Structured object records
+--
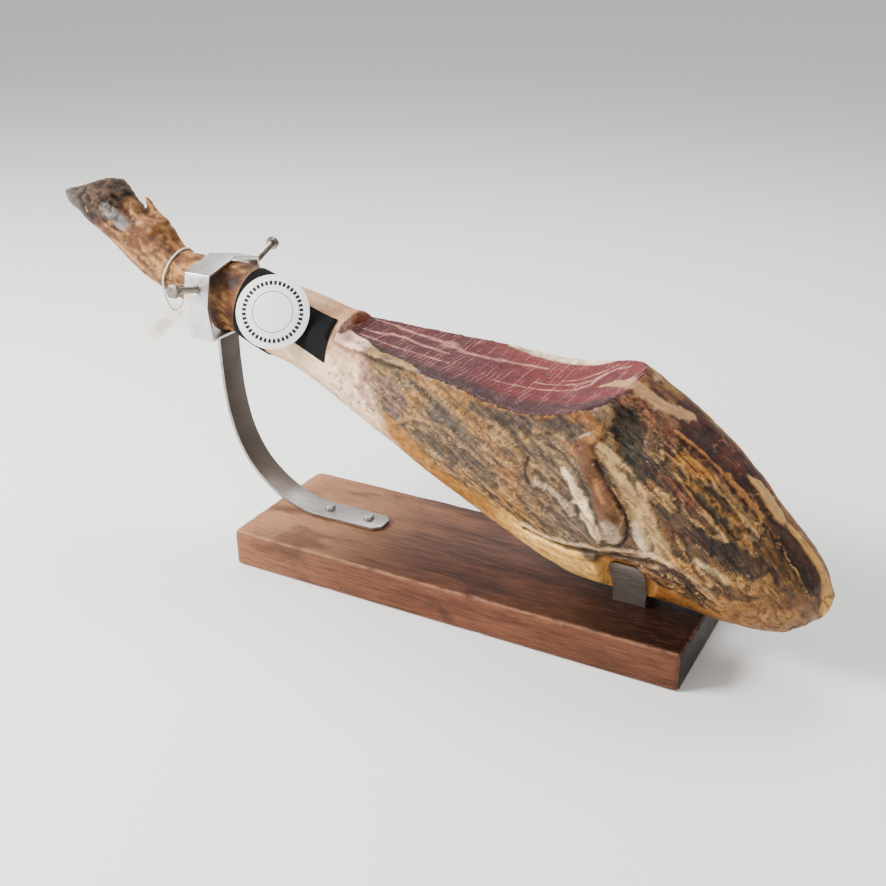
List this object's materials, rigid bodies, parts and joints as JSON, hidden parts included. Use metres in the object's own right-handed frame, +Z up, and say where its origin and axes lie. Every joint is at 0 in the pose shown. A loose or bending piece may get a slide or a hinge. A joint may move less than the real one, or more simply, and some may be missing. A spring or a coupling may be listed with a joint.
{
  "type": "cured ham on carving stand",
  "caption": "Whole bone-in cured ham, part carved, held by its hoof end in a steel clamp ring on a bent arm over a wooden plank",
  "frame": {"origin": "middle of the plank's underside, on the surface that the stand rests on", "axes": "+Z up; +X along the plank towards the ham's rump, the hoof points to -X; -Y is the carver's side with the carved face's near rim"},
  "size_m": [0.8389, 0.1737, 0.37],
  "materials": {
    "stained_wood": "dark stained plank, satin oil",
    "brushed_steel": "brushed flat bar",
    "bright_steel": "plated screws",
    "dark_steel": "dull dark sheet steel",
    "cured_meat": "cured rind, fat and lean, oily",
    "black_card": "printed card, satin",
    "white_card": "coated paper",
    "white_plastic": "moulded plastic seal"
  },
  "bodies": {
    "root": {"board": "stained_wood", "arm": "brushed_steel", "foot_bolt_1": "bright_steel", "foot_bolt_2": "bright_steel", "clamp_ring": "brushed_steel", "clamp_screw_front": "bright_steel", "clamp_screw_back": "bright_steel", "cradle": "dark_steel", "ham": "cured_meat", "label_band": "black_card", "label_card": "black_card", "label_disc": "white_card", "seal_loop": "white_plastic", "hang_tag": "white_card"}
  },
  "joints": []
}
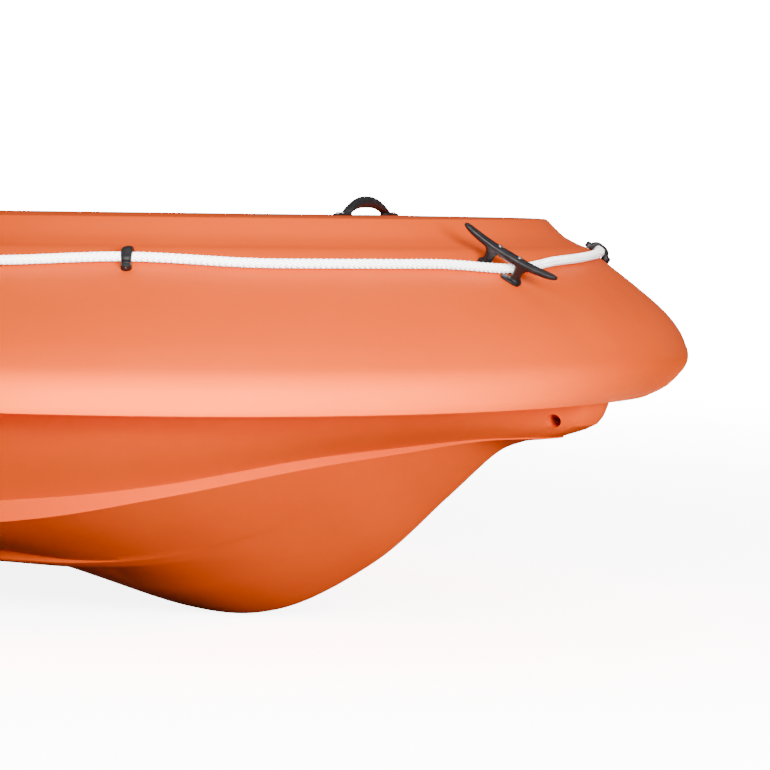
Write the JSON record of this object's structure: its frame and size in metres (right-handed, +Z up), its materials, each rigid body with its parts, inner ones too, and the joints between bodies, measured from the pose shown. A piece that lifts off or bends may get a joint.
+--
* _Exercise instructions_
Would you reproduce the material above in full, exactly as given?

* _Complete response_
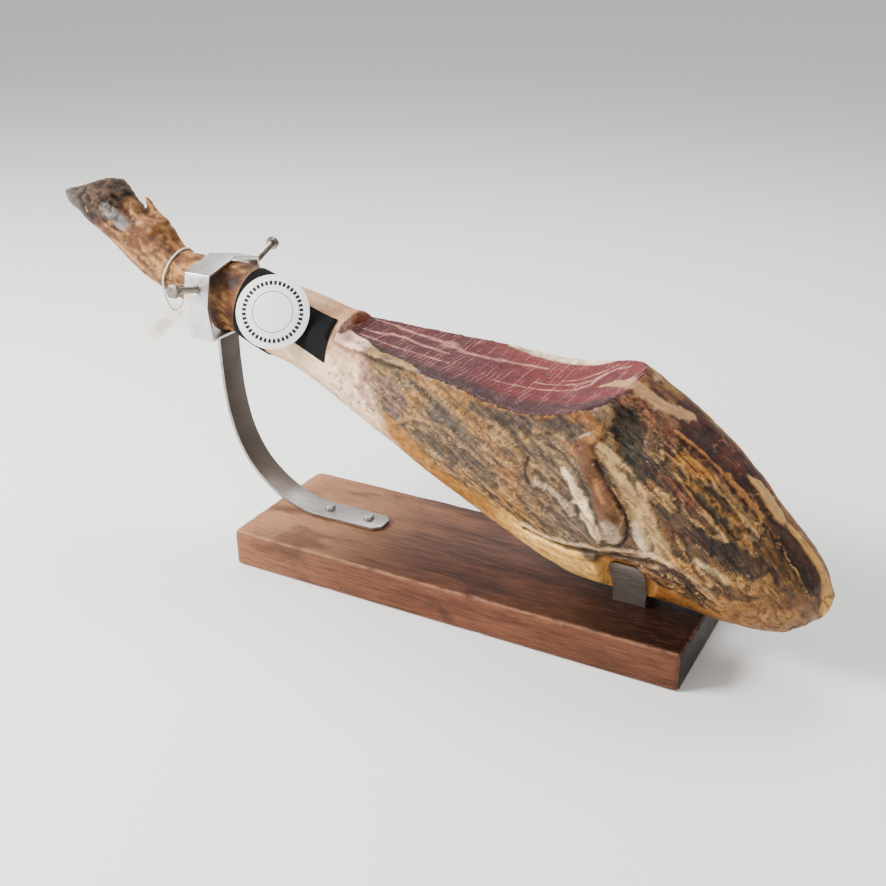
List this object's materials, rigid bodies, parts and joints as JSON, hidden parts included. Use metres in the object's own right-handed frame, +Z up, and say where its origin and axes lie. Every joint is at 0 in the pose shown. A loose or bending piece may get a slide or a hinge. A joint may move less than the real one, or more simply, and some may be missing. A spring or a coupling may be listed with a joint.
{
  "type": "cured ham on carving stand",
  "caption": "Whole bone-in cured ham, part carved, held by its hoof end in a steel clamp ring on a bent arm over a wooden plank",
  "frame": {"origin": "middle of the plank's underside, on the surface that the stand rests on", "axes": "+Z up; +X along the plank towards the ham's rump, the hoof points to -X; -Y is the carver's side with the carved face's near rim"},
  "size_m": [0.8389, 0.1737, 0.37],
  "materials": {
    "stained_wood": "dark stained plank, satin oil",
    "brushed_steel": "brushed flat bar",
    "bright_steel": "plated screws",
    "dark_steel": "dull dark sheet steel",
    "cured_meat": "cured rind, fat and lean, oily",
    "black_card": "printed card, satin",
    "white_card": "coated paper",
    "white_plastic": "moulded plastic seal"
  },
  "bodies": {
    "root": {"board": "stained_wood", "arm": "brushed_steel", "foot_bolt_1": "bright_steel", "foot_bolt_2": "bright_steel", "clamp_ring": "brushed_steel", "clamp_screw_front": "bright_steel", "clamp_screw_back": "bright_steel", "cradle": "dark_steel", "ham": "cured_meat", "label_band": "black_card", "label_card": "black_card", "label_disc": "white_card", "seal_loop": "white_plastic", "hang_tag": "white_card"}
  },
  "joints": []
}
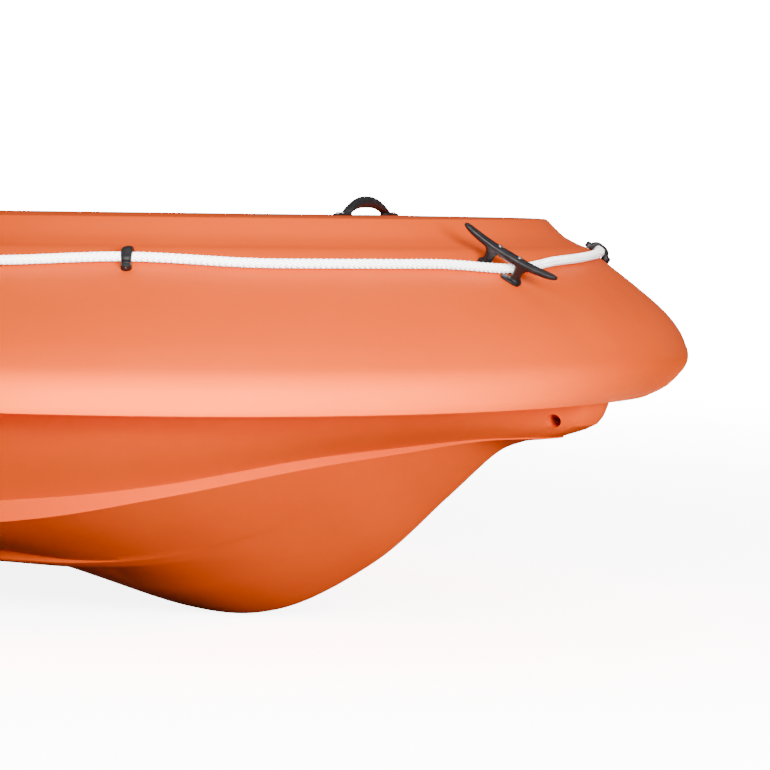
Write the JSON record of this object's structure: its frame and size in metres (right-handed, +Z up), its materials, each rigid body with its parts, inner ones too, and the joints between bodies, measured from the pose shown. A piece that lifts off or bends may get a joint.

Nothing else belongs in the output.